Кибуц идет дальше, чем большинство более ранних, естественных общин, в том отношении, что его цель – это в буквальном смысле общество абсолютно равных. В первые десятилетия существования кибуцев, примерно с 1910 по 1930 г., это стремление иногда выглядело гротескно. Тогда, например, в личной собственности не могли находиться даже рабочая одежда и белье, их раз в неделю посылали в коммунальную прачечную, а потом перераспределяли.
Со времени основания движения и по сей день ни у его основателей и членов, ни у их друзей, сторонников и помощников во внешнем мире никогда не было сомнений, что это первый великий эксперимент – проверка социализма на практике. В своих попытках построить социализм в куда более благоприятных обстоятельствах, чем в Советском Союзе, они могли опираться на написанную за полвека, со времени Карла Маркса, социалистическую литературу, хотя в кибуцах, по крайней мере почти до самого последнего времени, социалистический эксперимент в России вызывал большую симпатию и наивное восхищение.

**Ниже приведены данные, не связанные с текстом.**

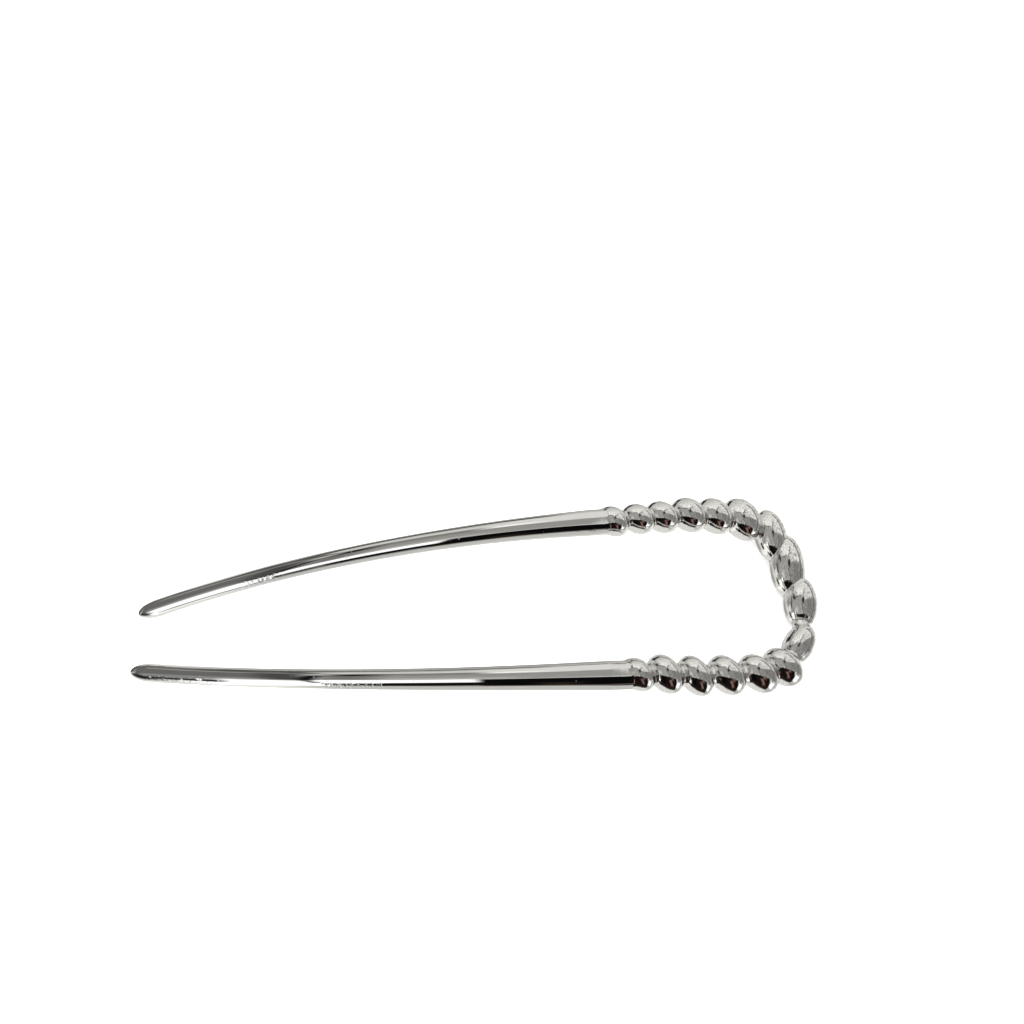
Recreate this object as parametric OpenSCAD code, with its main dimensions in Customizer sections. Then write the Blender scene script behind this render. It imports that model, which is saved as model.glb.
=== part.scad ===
// U-shaped hairpin, one solid metal casting.
// Two plain round prongs taper from a twisted bow to blunt tips.
// The bow is a row of sixteen oval lobes that lean and overlap like the turns of a twist.
// The pin lies on a flat surface at z = 0, arched like the head it is worn on.
// +X points to the bow, +Y to the left prong and +Z up. Sizes are in millimetres.

/* [Overall] */
// Length from the prong tips to the outside of the bow
pin_length = 125; // [110:1:140]
// Rise of the arch, from the straight line between its ends to its middle
arch_rise = 7.4; // [3:0.2:9]

/* [Prongs] */
// Distance between the middles of the two prong tips
tip_spacing = 10.3; // [8:0.1:16]
// How far a prong leans outward at its tip, in degrees
tip_splay = 11.1; // [8:0.1:14]
// How far a prong still leans outward where it meets the bow, in degrees
root_splay = 2; // [0:0.5:4]
// Thickness of a prong at its blunt tip
tip_d = 3.1; // [2.6:0.1:3.6]
// Thickness of a prong where it meets the bow
root_d = 4.9; // [4.5:0.1:5.1]
// How late a prong swells towards the bow, 1 being a plain cone
swell = 2.8; // [1:0.1:4]
// Length of a prong's round nose, half an ellipse in outline
nose_length = 4; // [1.6:0.2:6]

/* [Bow] */
// Thickness of the rod that runs through the lobes, at the bottom of the notches between them
core_d = 3.2; // [2.8:0.1:4.4]

/* [Smoothness] */
// Sides of the prongs and of the core
rod_sides = 14; // [12:2:18]
// Sides of a lobe
lobe_sides = 22; // [18:2:24]
// Rings along one prong, its nose apart
prong_rings = 16; // [10:1:20]

/* [Hidden] */

// The lobes of each side, from the prong to the middle of the bow. The sides aren't mirror images,
// because the twist has one hand all the way round.
// Columns: distance back from the outside of the bow, distance out from the middle line,
// long, short and upright size, how far the long size is turned from the Y direction,
// and how far its +Y end is then raised. The last two are in degrees.
BACK = 0;
OUT = 1;
LONG = 2;
SHORT = 3;
HIGH = 4;
TURN = 5;
RAISE = 6;
LEFT_LOBES = [
    [37.3, 14.15, 6.4, 5.1, 5.9, 47, 0],
    [32.4, 14.5, 6.7, 5.3, 6.1, 58, 0],
    [27.6, 14.8, 6.9, 5.5, 6.4, 51, 0],
    [22.1, 15.2, 7.5, 6.0, 6.5, 46, 0],
    [16.75, 14.95, 7.7, 6.1, 6.7, 37, 0],
    [11.05, 14.3, 9.0, 6.7, 6.9, 25, 0],
    [5.7, 10.8, 10.7, 5.8, 6.3, 8, 10],
    [3.8, 4.6, 12.4, 6.3, 6.5, -1, 12],
];
RIGHT_LOBES = [
    [37.3, 14.15, 6.4, 5.0, 6.1, 46, 0],
    [32.45, 14.35, 7.2, 5.4, 6.5, 32, 0],
    [27.1, 14.95, 7.4, 5.2, 6.3, 27, 0],
    [21.35, 15.15, 7.4, 5.6, 6.5, 32, 0],
    [15.25, 15.2, 7.6, 5.7, 6.3, 41, 0],
    [10.15, 14.3, 7.6, 5.7, 6.7, 39, 0],
    [5.75, 10.4, 8.4, 5.2, 5.4, -38, 15],
    [3.05, 2.7, 10.1, 5.9, 6.3, -6, 12],
];
LAST = len(LEFT_LOBES) - 1;

// A prong keeps its full thickness over this length before the middle of its first lobe
NECK = 5;

// Angles of the nose's ellipse at which the sweep has a ring, from the tip on
NOSE_ANGLES = [12, 26, 42, 60, 78];

bow_x = pin_length / 2;
tip_x = -pin_length / 2;
root_x = bow_x - LEFT_LOBES[0][BACK];
root_y = LEFT_LOBES[0][OUT];

// The pin rests on both noses and on the last lobes, where the arch starts and ends
tip_rest_x = tip_x + nose_length / 2;
bow_rest_x = bow_x - RIGHT_LOBES[LAST][BACK];
arch_middle_x = (bow_rest_x + tip_rest_x) / 2;
half_chord = (bow_rest_x - tip_rest_x) / 2;

// Height of the arch above its chord, and the slope there in degrees
function arch(x) = arch_rise * (1 - pow((x - arch_middle_x) / half_chord, 2));
function slope(x) = atan(-2 * arch_rise * (x - arch_middle_x) / pow(half_chord, 2));

// How far along its prong the nose has narrowed to the given angle of its ellipse
function nose_reach(angle) = nose_length * (1 - cos(angle));

// Height of the middle line where a nose rests: its deepest ring just meets the surface
tip_rest_z = max([for (angle = NOSE_ANGLES) tip_d / 2 * sin(angle) - arch(tip_x + nose_reach(angle))]);

// Half the upright extent of a lobe once it is raised, turned and tipped to the arch's slope
function rest_height(row) =
    let (
        raise = row[RAISE],
        turn = row[TURN],
        tip = slope(bow_x - row[BACK]),
        short_part = cos(turn) * sin(tip),
        long_part = sin(raise) * cos(tip) - cos(raise) * sin(turn) * sin(tip),
        high_part = cos(raise) * cos(tip) + sin(raise) * sin(turn) * sin(tip)
    )
    norm([row[SHORT] * short_part, row[LONG] * long_part, row[HIGH] * high_part]) / 2;
bow_rest_z = rest_height(RIGHT_LOBES[LAST]);

// Height of the middle of the metal
function chord(x) = tip_rest_z + (bow_rest_z - tip_rest_z) * (x - tip_rest_x) / (bow_rest_x - tip_rest_x);
function middle_z(x) = chord(x) + arch(x);

// Middle line of the left prong in plan, one cubic curve from the tip, t = 0, to the bow, t = 1
prong_run = root_x - tip_x;
handle_tip_y = tip_spacing / 2 + prong_run / 3 * tan(tip_splay);
handle_root_y = root_y - prong_run / 3 * tan(root_splay);
function prong_y(t) =
    pow(1 - t, 3) * tip_spacing / 2
    + 3 * t * pow(1 - t, 2) * handle_tip_y
    + 3 * pow(t, 2) * (1 - t) * handle_root_y
    + pow(t, 3) * root_y;
function prong_d(t) = tip_d + (root_d - tip_d) * pow(min(t / (1 - NECK / prong_run), 1), swell);

// A station of the sweep is its middle point and its thickness
function prong_station(t, d) =
    let (x = tip_x + t * prong_run)
    [[x, prong_y(t), middle_z(x)], d];
function nose_stations() = [
    for (angle = NOSE_ANGLES)
        prong_station(nose_reach(angle) / prong_run, tip_d * sin(angle))
];
function prong_stations() = [
    for (i = [0 : prong_rings])
        let (
            start = nose_length / prong_run,
            t = start + (1 - start) * i / prong_rings
        )
        prong_station(t, prong_d(t))
];

// Middle of a lobe: side is 1 on the left and -1 on the right
function lobe_middle(row, side) =
    let (x = bow_x - row[BACK])
    [x, side * row[OUT], middle_z(x)];
function mirrored(p) = [p[0], -p[1], p[2]];
function reversed(list) = [for (i = [len(list) - 1 : -1 : 0]) list[i]];

// Middles of all lobes round the bow, with a point of either prong before and after them
neck = prong_station(1 - NECK / prong_run, 0)[0];
KNOTS = concat(
    [neck],
    [for (row = LEFT_LOBES) lobe_middle(row, 1)],
    [for (row = reversed(RIGHT_LOBES)) lobe_middle(row, -1)],
    [mirrored(neck)]
);

// The core runs from the first lobe, where the left prong ends, to the one where the right prong
// ends. It follows a smooth curve through the lobes' middles, with one more ring between each two.
function between(i) = (9 * (KNOTS[i] + KNOTS[i + 1]) - (KNOTS[i - 1] + KNOTS[i + 2])) / 16;
function core_stations() = [
    for (i = [1 : len(KNOTS) - 3])
        for (half = [0 : 1])
            if (i > 1 || half == 1)
                [half == 0 ? KNOTS[i] : between(i), core_d]
];

left_prong = concat(nose_stations(), prong_stations());
STATIONS = concat(
    left_prong,
    core_stations(),
    [for (s = reversed(left_prong)) [mirrored(s[0]), s[1]]]
);

// One ring of the sweep: a circle square to the line through its neighbours
function unit(v) = v / norm(v);
function ring(stations, i) =
    let (
        before = stations[max(i - 1, 0)][0],
        after = stations[min(i + 1, len(stations) - 1)][0],
        along = unit(after - before),
        side = unit(cross([0, 0, 1], along)),
        up = cross(along, side)
    )
    [
        for (k = [0 : rod_sides - 1])
            let (angle = 360 * k / rod_sides)
            stations[i][0] + stations[i][1] / 2 * (cos(angle) * side + sin(angle) * up)
    ];

// A solid swept through all stations, closed by a flat face at either end
module swept(stations) {
    count = len(stations);
    points = [for (i = [0 : count - 1]) each ring(stations, i)];
    sides = [
        for (i = [0 : count - 2])
            for (k = [0 : rod_sides - 1])
                let (next = (k + 1) % rod_sides)
                [i * rod_sides + k, (i + 1) * rod_sides + k, (i + 1) * rod_sides + next, i * rod_sides + next]
    ];
    first = [for (k = [0 : rod_sides - 1]) k];
    last = [for (k = [rod_sides - 1 : -1 : 0]) (count - 1) * rod_sides + k];
    polyhedron(points = points, faces = concat([first], sides, [last]), convexity = 10);
}

// One oval lobe, raised at its +Y end, turned in plan and then tipped to the arch's slope
module lobe(row, side) {
    translate(lobe_middle(row, side))
        rotate([0, -slope(bow_x - row[BACK]), 0])
            rotate([0, 0, row[TURN]])
                rotate([row[RAISE], 0, 0])
                    hull()
                        scale([row[SHORT], row[LONG], row[HIGH]])
                            rotate([90, 0, 0])
                                sphere(d = 1, $fn = lobe_sides);
}

// The two prongs and the core between them, as one bent rod
module rod() {
    swept(STATIONS);
}

// The sixteen lobes of the twisted bow
module twisted_bow() {
    for (row = LEFT_LOBES)
        lobe(row, 1);
    for (row = RIGHT_LOBES)
        lobe(row, -1);
}

// The whole casting
module hairpin() {
    color("silver")
        union() {
            rod();
            twisted_bow();
        }
}

hairpin();
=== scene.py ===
import math
from collections import namedtuple

import bpy
import numpy as np
from mathutils import Matrix, Vector


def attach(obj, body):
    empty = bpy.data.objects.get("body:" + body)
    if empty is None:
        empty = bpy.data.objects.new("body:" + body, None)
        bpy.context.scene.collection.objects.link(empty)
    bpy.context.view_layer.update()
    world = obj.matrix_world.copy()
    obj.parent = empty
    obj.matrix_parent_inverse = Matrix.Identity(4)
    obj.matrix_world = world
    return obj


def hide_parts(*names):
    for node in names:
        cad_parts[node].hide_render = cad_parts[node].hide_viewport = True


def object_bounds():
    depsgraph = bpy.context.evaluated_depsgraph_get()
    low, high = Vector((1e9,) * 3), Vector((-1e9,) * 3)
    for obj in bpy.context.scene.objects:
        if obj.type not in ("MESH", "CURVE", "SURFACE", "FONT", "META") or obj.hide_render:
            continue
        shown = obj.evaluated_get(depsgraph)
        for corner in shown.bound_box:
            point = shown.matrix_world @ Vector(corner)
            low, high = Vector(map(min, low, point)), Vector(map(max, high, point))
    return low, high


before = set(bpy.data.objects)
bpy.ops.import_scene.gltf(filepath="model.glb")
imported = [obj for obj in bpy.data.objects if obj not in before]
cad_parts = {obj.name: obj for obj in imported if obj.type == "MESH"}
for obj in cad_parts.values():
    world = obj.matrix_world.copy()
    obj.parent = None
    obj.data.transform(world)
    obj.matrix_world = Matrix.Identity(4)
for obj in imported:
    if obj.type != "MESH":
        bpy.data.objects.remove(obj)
cad_low, cad_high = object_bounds()

# The looks of a U-shaped hairpin, around its packed casting.
# The casting is faceted, so a smooth plated skin of the same form stands for it. Lengths are in
# millimetres and turn into metres only where a mesh, a material or the camera is made.
MM = 0.001

# Sizes of the casting, the length rounded to the whole millimetre that it was designed with
PIN_LENGTH = round((cad_high.x - cad_low.x) / MM)
ARCH_RISE = 7.4
TIP_SPACING = 10.3
TIP_SPLAY = math.radians(11.1)
ROOT_SPLAY = math.radians(2)
TIP_R = 3.1 / 2
ROOT_R = 4.9 / 2
SWELL = 2.8
NOSE_LENGTH = 4
CORE_R = 3.2 / 2
# A prong keeps its full thickness over this length before the middle of its first lobe
NECK = 5

# The lobes of each side, from the prong to the middle of the bow: distance back from the outside of the
# bow, distance out from the middle line, long, short and upright size, how far the long size is turned
# from the Y direction, and how far its +Y end is then raised, both in degrees
Lobe = namedtuple("Lobe", "back out long short high turn raised")
LEFT_LOBES = (
    Lobe(37.3, 14.15, 6.4, 5.1, 5.9, 47, 0),
    Lobe(32.4, 14.5, 6.7, 5.3, 6.1, 58, 0),
    Lobe(27.6, 14.8, 6.9, 5.5, 6.4, 51, 0),
    Lobe(22.1, 15.2, 7.5, 6.0, 6.5, 46, 0),
    Lobe(16.75, 14.95, 7.7, 6.1, 6.7, 37, 0),
    Lobe(11.05, 14.3, 9.0, 6.7, 6.9, 25, 0),
    Lobe(5.7, 10.8, 10.7, 5.8, 6.3, 8, 10),
    Lobe(3.8, 4.6, 12.4, 6.3, 6.5, -1, 12),
)
RIGHT_LOBES = (
    Lobe(37.3, 14.15, 6.4, 5.0, 6.1, 46, 0),
    Lobe(32.45, 14.35, 7.2, 5.4, 6.5, 32, 0),
    Lobe(27.1, 14.95, 7.4, 5.2, 6.3, 27, 0),
    Lobe(21.35, 15.15, 7.4, 5.6, 6.5, 32, 0),
    Lobe(15.25, 15.2, 7.6, 5.7, 6.3, 41, 0),
    Lobe(10.15, 14.3, 7.6, 5.7, 6.7, 39, 0),
    Lobe(5.75, 10.4, 8.4, 5.2, 5.4, -38, 15),
    Lobe(3.05, 2.7, 10.1, 5.9, 6.3, -6, 12),
)

# The skin: points round it, spacing of its rings, and how softly the lobes melt into each other
SKIN_SIDES = 96
PRONG_STEP = 0.8
BOW_STEP = 0.16
MELT = 0.1
# The bow's middle line is first worked out at steps of this share of the way from lobe to lobe
LOBE_STEP = 0.02
# The melted forms reach this far from the middle line at most, and this far along the prongs
SKIN_REACH = 5.6
MELT_RUN = 5
# The points walk in from there in so many steps, each this share of the distance that is left
WALK_STEPS = 70
WALK_SHARE = 0.7
# From the first lobe's middle the rod thins to its core over this length
CORE_FADE = 2.5
# The skin is parted in the notch before the first lobe, this far before that lobe's middle
PART_BEFORE = 1.6
# Angles of the nose's ellipse at which the skin has a ring
NOSE_ANGLES = np.radians(np.arange(4, 90, 5))

BOW_X = PIN_LENGTH / 2
TIP_X = -PIN_LENGTH / 2
ROOT_X = BOW_X - LEFT_LOBES[0].back
ROOT_Y = LEFT_LOBES[0].out
PRONG_RUN = ROOT_X - TIP_X

# The pin rests on both noses and on the last lobe of either side, where the arch starts and ends
TIP_REST_X = TIP_X + NOSE_LENGTH / 2
BOW_REST_X = BOW_X - RIGHT_LOBES[-1].back
ARCH_MIDDLE = (BOW_REST_X + TIP_REST_X) / 2
HALF_CHORD = (BOW_REST_X - TIP_REST_X) / 2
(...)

Сегодня кибуцы во многих случаях используют современные технологии; производство модернизируется, закупаются сельскохозяйственные машины. Однако нет никаких сомнений, что все эти технологии не могли бы быть изобретены или развиты людьми в пределах той формы сообщества, которую представляет собой кибуцное движение. Иными словами, чисто социалистическая община, и в частности кибуц, находясь в специально тяжелых условиях, которые свойственны таким общинам, может существовать и функционировать только за счет использования продукции, технологий и достижений индивидуалистических обществ.
Форма будущего общества?
Когда, опираясь на данные, представленные в этой книге, мы задаемся вопросом, могло бы это общество равных существовать на том уровне, к которому оно сегодня привыкло, если бы не достижения обществ, где индивидуализм разрешен, то наш скепсис в первую очередь, разумеется, вызывает претензия, которая объединяет кибуцное движение (в меньшем масштабе) с коммунистическими странами, – претензия на то, чтобы быть более высокой формой общества и, более того, формой будущего общества. И здесь мы должны подчеркнуть то, что Советский Союз, в отличие от кибуца, очень далек от того, чтобы быть эгалитарным обществом. Поразительно, что те, кто выступает за идеал кибуца, не замечают, что во многих областях, например в области образования, кибуцный эгалитаризм гораздо ближе к эгалитаризму США, чем к какому-либо институту в Советском Союзе, где одним из излюбленных методов системы является неравное вознаграждение за достижения.
Это означает, что идеалист из кибуцного движения не может приводить советские достижения в качестве дополнительного доказательства эффективности своей собственной системы, поскольку они были обеспечены системой с ярко выраженным неравенством, а также за счет импорта моделей из свободного мира. С другой стороны, апологет Советского Союза не мог бы указать на кибуцное движение с его поверхностной гармонией как на окончательную и устойчивую ситуацию, в направлении которой развивается советское общество, – и такая ссылка из уст апологета СССР действительно маловероятна. В Советском Союзе не существует ни одного тренда, цели или ценностной установки, которые могли бы породить что-либо похожее на израильские поселения-коммуны с их ревностно охраняемым равенством.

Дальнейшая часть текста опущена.